O clima de ambiguidade económica causado pela inflação, mas também pelo desemprego e pela recessão promovem inevitavelmente a perda de confiança dos cidadãos nos seus governos. Se pensarmos que a inflação afeta o nível de investimento e logo, de crescimento económico, percebemos como a corrupção pode ser estimulada neste contexto económico. E o efeito surge, dramaticamente, em loop – se uma economia fragilizada gera maiores índices de corrupção, estes, por sua vez, pressionam ainda mais, uma já de si debilitada economia.
Não nos iludamos, pois, com o aumento generalizado (ficcionado) do produto interno bruto (PIB), influenciado pela alta taxa de inflação.

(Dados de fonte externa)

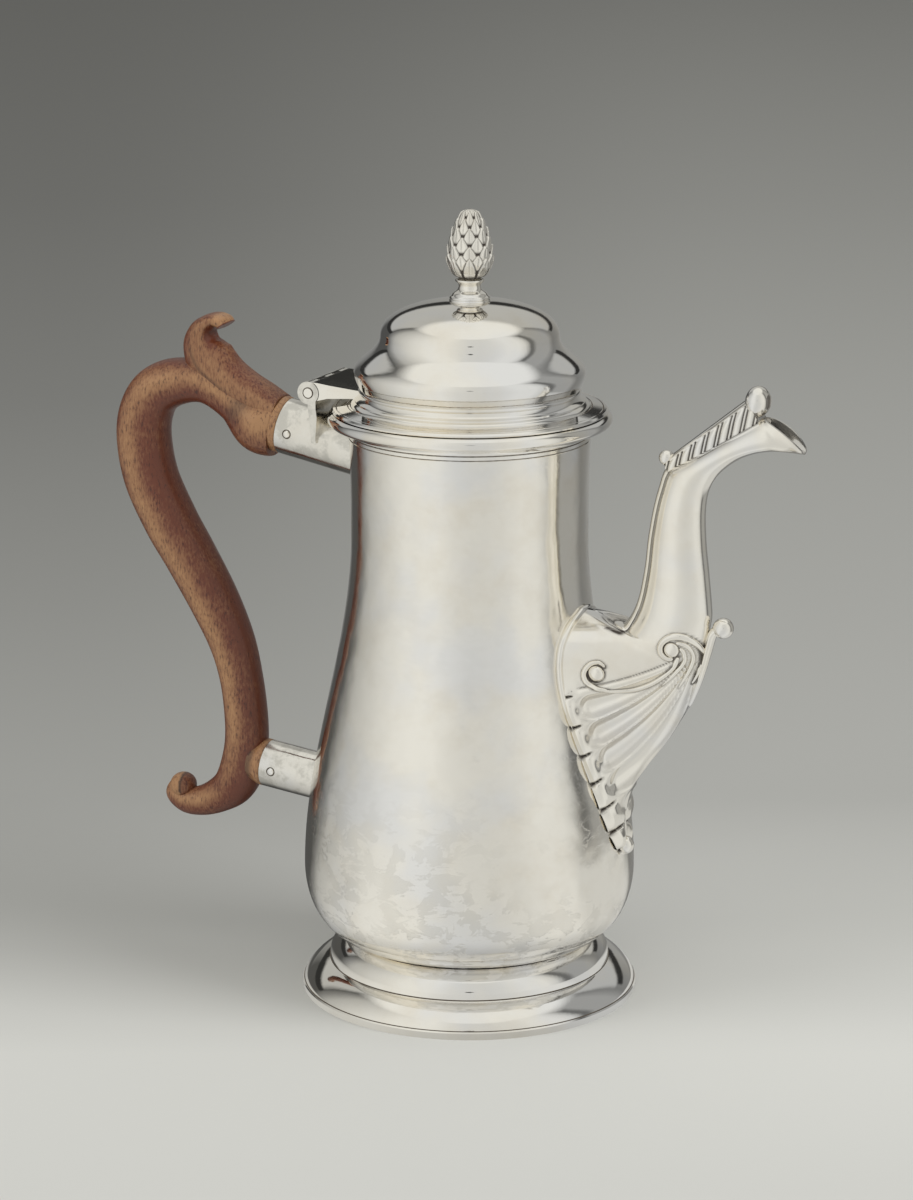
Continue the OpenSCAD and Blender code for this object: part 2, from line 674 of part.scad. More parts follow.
// The curve of the handle, on the line from the upper socket's mouth to the lower one:
// share of the way down, and shares of the handle's reach and of its largest radius
handle_curve = [
    [ 0.004, 0.016, 1.03], [ 0.006, 0.178, 1.07], [-0.045, 0.364, 0.77], [-0.084, 0.573, 0.75],
    [-0.075, 0.775, 0.85], [-0.035, 0.924, 0.93], [ 0.031, 0.995, 0.98], [ 0.113, 0.998, 1.00],
    [ 0.221, 0.933, 1.00], [ 0.337, 0.782, 0.99], [ 0.427, 0.635, 0.96], [ 0.547, 0.449, 0.92],
    [ 0.656, 0.311, 0.84], [ 0.755, 0.233, 0.79], [ 0.857, 0.185, 0.79], [ 0.946, 0.167, 0.80],
    [ 1.026, 0.185, 0.82], [ 1.086, 0.240, 0.77], [ 1.127, 0.338, 0.66], [ 1.155, 0.455, 0.56],
    [ 1.164, 0.571, 0.49], [ 1.148, 0.655, 0.39], [ 1.120, 0.644, 0.28]];

// The thumb scroll, measured from the upper socket's mouth: out, up and half thickness
// as shares of its height, and half width as a share of its width
leaf_curve = [
    [0.06, 0.16, 0.13, 0.63], [0.25, 0.25, 0.16, 0.62], [0.45, 0.34, 0.18, 0.58], [0.65, 0.45, 0.21, 0.55],
    [0.82, 0.59, 0.25, 0.52], [0.90, 0.74, 0.22, 0.50], [0.89, 0.87, 0.15, 0.50], [0.84, 0.95, 0.09, 0.50],
    [0.76, 1.00, 0.06, 0.48], [0.70, 0.98, 0.04, 0.45]];

function handle_row(r) =
    let (u = [upper_mouth[0], upper_mouth[2]], l = [lower_mouth[0], lower_mouth[2]],
         d = l - u, out = [d[1], -d[0]] / norm(d), p = u + r[0] * d + r[1] * handle_out * out)
        [p[0], p[1], r[2] * grip_r, r[2] * grip_r * grip_flat];
function leaf_row(r) =
    [upper_mouth[0] - r[0] * leaf_h, upper_mouth[2] + r[1] * leaf_h, r[2] * leaf_h,
     r[3] * leaf_w];

module handle() {
    color(wood) difference() {
        union() {
            swept(refine([for (r = handle_curve) handle_row(r)], 2), 18);
            swept(refine([for (r = leaf_curve) leaf_row(r)], 2), 14);
            in_upper() translate([0, 0, -collar_len]) cylinder(r = upper_r, h = collar_len);
            in_lower() translate([0, 0, -2 * collar_len])
                cylinder(r1 = lower_r - 1, r2 = lower_r, h = 2 * collar_len);
            in_upper() translate([0, 0, -1])
                cylinder(r = upper_r - socket_wall - tenon_play, h = tenon_len + 1);
            in_lower() translate([0, 0, -1])
                cylinder(r = lower_r - socket_wall - tenon_play, h = tenon_len + 1);
        }
        in_upper() difference() {
            cylinder(r = through / 4, h = through / 2);
            cylinder(r = upper_r - socket_wall - tenon_play, h = through);
        }
        in_upper() pin_hole(socket_pin_r);
        in_lower() pin_hole(socket_pin_r);
    }
}

// ---- hinge --------------------------------------------------------------------------

hinge_x = rim_r + hinge_out;
hinge_z = mouth_z + hinge_rise;
knuckle_w = hinge_len / knuckles;
swing_play = 0.25;

module at_hinge() {
    translate([-hinge_x, 0, hinge_z]) children();
}
// Cylinder along the hinge line over knuckle k, made longer by grow at each end
module over_knuckle(k, r, grow) {
    translate([0, -hinge_len / 2 + k * knuckle_w - grow, 0]) rotate([-90, 0, 0])
        cylinder(r = r, h = knuckle_w + 2 * grow);
}
module hinge_bore(r) {
    rotate([90, 0, 0]) cylinder(r = r, h = through, center = true);
}

module hinge_stand() {
    foot_z = upper_mouth[2] - hinge_z - (upper_x - hinge_x) * tan(upper_tilt);
    leg_w = upper_r + 0.9;
    color(silver) difference() {
        union() {
            at_hinge() for (k = [0:2:knuckles - 1]) over_knuckle(k, knuckle_r, 0);
            at_hinge() intersection() {
                rotate([90, 0, 0]) linear_extrude(height = hinge_len, center = true) polygon([
                    [-0.1, 0], [stand_t, 0], [stand_t, foot_z * 0.48], [1.2, foot_z * 0.9],
                    [1.2, foot_z], [-0.6, foot_z], [-0.1, foot_z * 0.48]]);
                rotate([90, 0, 90]) linear_extrude(height = 20, center = true) polygon([
                    [-hinge_len / 2, 0], [-hinge_len / 2, foot_z * 0.3], [-leg_w, foot_z],
                    [leg_w, foot_z], [hinge_len / 2, foot_z * 0.3], [hinge_len / 2, 0]]);
            }
        }
        at_hinge() for (k = [1:2:knuckles - 2])
            over_knuckle(k, knuckle_r + swing_play, knuckle_play / 2);
        at_hinge() hinge_bore(hinge_pin_r);
        in_upper() cylinder(r = upper_r, h = through);
        body_solid();
        rotate_extrude() rim_section();
    }
}

module hinge_pin() {
    color(silver) at_hinge() rotate([90, 0, 0])
        cylinder(r = hinge_pin_r, h = hinge_len + 0.3, center = true);
}

// ---- lid ----------------------------------------------------------------------------

lid_z = mouth_z + lid_gap;
dome_base_z = lid_z + brim_h;
seat_r = finial_foot_r + 0.2;
crown_z = mouth_z + crown_base_h;
function crown(a) = [crown_r * pow(cos(a), 2 / crown_power),
                     crown_z + crown_rise * pow(sin(a), 2 / crown_power)];
crown_steps = 24;
crown_path = [for (i = [1:crown_steps]) let (p = crown(90 * i / crown_steps))
    if (p[0] > seat_r + 0.5) p];
seat_z = crown_z + crown_rise * pow(1 - pow(seat_r / crown_r, crown_power), 1 / crown_power);
bulge_z = mouth_z + bulge_h;
dome_path = concat(
    bez([dome_foot_r, dome_base_z], [dome_foot_r + 0.4, dome_base_z + 4.6],
        [bulge_r, bulge_z - 3.6], [bulge_r, bulge_z], 9),
    [for (i = [1:10]) bez([bulge_r, bulge_z], [bulge_r, bulge_z + 3.3],
                          [crown_r, crown_z - 5.2], [crown_r, crown_z], 10)[i]],
    crown_path, [[seat_r, seat_z]]);
tang_play = 0.05;

module lid_solid() {
    rotate_extrude() polygon(concat([[0, dome_base_z]], dome_path, [[0, seat_z]]));
}

module lid_dome() {
    hole = tang_r + tang_play;
    inner = beside(concat(dome_path, [[hole, seat_z]]), lid_wall);
    color(silver) rotate_extrude() polygon(concat(
        dome_path, [[hole, seat_z], [hole, seat_z - lid_wall]],
        backwards([for (p = inner) if (p[1] > dome_base_z + 0.4 && p[0] > hole + 1) p]),
        [[dome_foot_r - lid_wall, dome_base_z]]));
}

module lid_flange() {
    inner = dome_foot_r - lid_wall;
    top = dome_base_z;
    color(silver) difference() {
        rotate_extrude() polygon(concat(
            [[inner, lid_z], [brim_r - 0.5, lid_z]],
            [[brim_r, lid_z + 0.4], [brim_r, lid_z + brim_edge - 0.6],
             [brim_r - 0.5, lid_z + brim_edge]],
            [[dome_foot_r + 1.2, top], [inner, top]]));
        for (r = [brim_r - 1.6, brim_r - 5.4])
            translate([0, 0, lid_z + brim_edge
                       + (top - lid_z - brim_edge) * (brim_r - 0.5 - r) / (brim_r - dome_foot_r - 1.7)])
                rotate_extrude() translate([r, 0]) circle(r = line_cut, $fn = 4);
    }
}

module lid_bezel() {
    top = mouth_r - body_wall - bezel_play;
    low = top - bezel_taper;
    color(silver) rotate_extrude() polygon([
        [top - bezel_wall, lid_z], [low - bezel_wall, lid_z - bezel_h],
        [low, lid_z - bezel_h], [top, lid_z]]);
}

module lid_hinge_leaf() {
    reach = hinge_x - dome_foot_r + 2;
    color(silver) difference() {
        union() {
            at_hinge() for (k = [1:2:knuckles - 2]) translate([0, knuckle_play / 2, 0])
                over_knuckle(k, knuckle_r, -knuckle_play / 2);
            at_hinge() rotate([90, 0, 0]) linear_extrude(height = hinge_len, center = true)
                polygon([[0.5, -1], [3.2, -2.5], [7.2, -1.4], [reach * 0.8, -0.7], [reach, -0.7],
                         [reach, 2.1], [8.3, 3.1], [3.3, 3.7], [0.5, 3.8]]);
        }
        at_hinge() for (k = [0:2:knuckles - 1])
            over_knuckle(k, knuckle_r + swing_play, knuckle_play / 2);
        at_hinge() hinge_bore(hinge_pin_r + hinge_play);
        lid_solid();
    }
}

// ---- finial -------------------------------------------------------------------------

cone_around = 6 * cone_scales;
cone_up = 26;
scale_rows = 7;
scale_h = 0.8;
cone_low = 0.6;  // less than 1 puts the widest place below the middle
cone_full = 0.5; // less than 1 fills the ends out to an egg

function cone_core(s) = cone_r * pow(sin(180 * pow(s, cone_low)), cone_full);
function ridge(v) = abs(2 * (v - floor(v)) - 1);
// Height of the scales: two crossing families of spiral furrows leave pointed lozenges
function scale_relief(a, s) =
    let (p = cone_scales * a / 360 + scale_rows * s / 2,
         q = cone_scales * a / 360 - scale_rows * s / 2)
        scale_h * (1 - max(ridge(p), ridge(q))) * min(1, 6 * s, 8 * (1 - s));

module cone() {
    s = [for (i = [0:cone_up]) 0.02 + 0.975 * i / cone_up];
    z0 = seat_z + stem_h;
    points = [for (i = [0:cone_up], k = [0:cone_around - 1])
        let (a = 360 * k / cone_around, r = cone_core(s[i]) + scale_relief(a, s[i]))
            [r * cos(a), r * sin(a), z0 + (finial_h - stem_h) * s[i]]];
    n = cone_around;
    skin = [for (i = [0:cone_up - 1], k = [0:n - 1]) let (p = i * n + k, q = i * n + (k + 1) % n)
        each [[p, q + n, q], [p, p + n, q + n]]];
    polyhedron(points = points, faces = concat(skin, [[for (k = [0:n - 1]) k]],
        [[for (k = [n - 1:-1:0]) cone_up * n + k]]), convexity = 4);
}

module finial() {
    foot = finial_foot_r;
    color(silver) union() {
        cone();
        translate([0, 0, seat_z]) rotate_extrude() polygon(concat(
            [[0, 0], [foot - 0.3, 0], [foot, 0.25], [foot, 0.55], [foot - 0.35, 0.75],
             [foot - 0.1, 0.95], [foot - 0.1, 1.3], [foot - 0.6, 1.6]],
            bez([foot - 0.9, 1.9], [foot - 1.1, 3.2], [3.9, 3.3], [3.7, stem_h - 2.7], 8),
            [[4.1, stem_h - 1.5], [4.8, stem_h - 0.8], [4.9, stem_h - 0.35],
             [4.5, stem_h + 0.1], [3.9, stem_h + 0.5], [3.6, stem_h + 1.6],
             [0, stem_h + 1.6]]));
        translate([0, 0, seat_z - lid_wall - washer_h - nut_h - 0.8])
            cylinder(r = tang_r, h = lid_wall + washer_h + nut_h + 1.8);
    }
}

module finial_washer() {
    color(silver) translate([0, 0, seat_z - lid_wall - washer_h]) difference() {
        cylinder(r = washer_r, h = washer_h);
        translate([0, 0, -1]) cylinder(r = tang_r + tang_play, h = washer_h + 2);
    }
}

module finial_nut() {
    color(silver) translate([0, 0, seat_z - lid_wall - washer_h - nut_h]) difference() {
        translate([-nut_side / 2, -nut_side / 2, 0]) cube([nut_side, nut_side, nut_h]);
        translate([0, 0, -1]) cylinder(r = tang_r, h = nut_h + 2);
    }
}

// ---- one line for each node ---------------------------------------------------------

body_shell();
body_rim();
foot();
foot_rim();
spout_half_left();
spout_half_right();
spout_back_rib();
spout_crest();
spout_front_scroll();
spout_tail_drop();
upper_socket();
lower_socket();
upper_socket_pin();
lower_socket_pin();
handle();
hinge_stand();
hinge_pin();
lid_dome();
lid_flange();
lid_bezel();
lid_hinge_leaf();
finial();
finial_washer();
finial_nut();
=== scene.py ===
# %% [markdown]
# # A silver coffee pot on a spreading foot
#
# The pot is a hammered silver body with a cast spout, a hinged lid with a pine-cone
# finial, and a carved wooden handle pinned into two sockets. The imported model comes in
# first, because every piece made here has to sit on it and ride with one of its bodies.

# %% Load the frame
import math

import bmesh
import bpy
import numpy as np
from mathutils import Matrix, Vector
from mathutils.bvhtree import BVHTree
from mathutils.kdtree import KDTree


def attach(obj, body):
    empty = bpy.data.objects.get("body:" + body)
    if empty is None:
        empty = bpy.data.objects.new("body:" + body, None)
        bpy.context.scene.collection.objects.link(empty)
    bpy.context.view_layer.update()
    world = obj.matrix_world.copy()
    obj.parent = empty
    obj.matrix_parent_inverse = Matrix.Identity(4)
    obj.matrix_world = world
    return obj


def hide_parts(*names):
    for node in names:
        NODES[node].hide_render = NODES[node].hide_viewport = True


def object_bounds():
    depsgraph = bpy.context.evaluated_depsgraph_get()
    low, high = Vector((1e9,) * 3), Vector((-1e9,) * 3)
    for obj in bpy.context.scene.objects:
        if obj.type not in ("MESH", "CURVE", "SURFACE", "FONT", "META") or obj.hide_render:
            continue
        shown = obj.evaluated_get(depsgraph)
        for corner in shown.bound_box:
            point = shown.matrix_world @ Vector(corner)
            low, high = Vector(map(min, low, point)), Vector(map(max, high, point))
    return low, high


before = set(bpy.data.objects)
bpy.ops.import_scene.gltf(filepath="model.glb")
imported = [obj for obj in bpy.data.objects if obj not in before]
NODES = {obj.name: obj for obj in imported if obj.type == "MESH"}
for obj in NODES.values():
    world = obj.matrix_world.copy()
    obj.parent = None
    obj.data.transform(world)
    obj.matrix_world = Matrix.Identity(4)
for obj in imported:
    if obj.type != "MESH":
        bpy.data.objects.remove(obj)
cad_low, cad_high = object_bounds()
MM = 0.001
print("frame:", len(NODES), "nodes, box in mm",
      [round(v / MM, 1) for v in cad_low], [round(v / MM, 1) for v in cad_high])

# %% [markdown]
# ## Where the camera stands
#
# A long lens from a little over a metre keeps the foot and the rim nearly parallel. The
# camera looks down at the pot by about fourteen degrees. It has walked twenty-four
# degrees round from the side view towards the spout, so the shell and the handle both
# show, and it aims a little left of the pot's centre line, to balance the long handle.

# %% Set the camera
CAMERA_TURN = math.radians(24.0)
CAMERA_TILT = math.radians(14.416)
CAMERA_AWAY = 1252.8 * MM
CAMERA_LENS, CAMERA_FILM = 110.92, 36.0
AIM_HEIGHT = 136.6 * MM
AIM_ASIDE = -4.45 * MM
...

Concentremo-nos antes no que representa de facto, na nossa economia e logo, na nossa carteira, a corrupção em Portugal representar cerca de 10% daquele indicador.
Sabia que o valor estimado da corrupção em Portugal (cerca de 18,2 mil milhões de euros por ano), depositado no IBAN de toda a população portuguesa, representaria perto de 2000 euros por ano? Bem mais simpático que 125 euros num único mês, certo?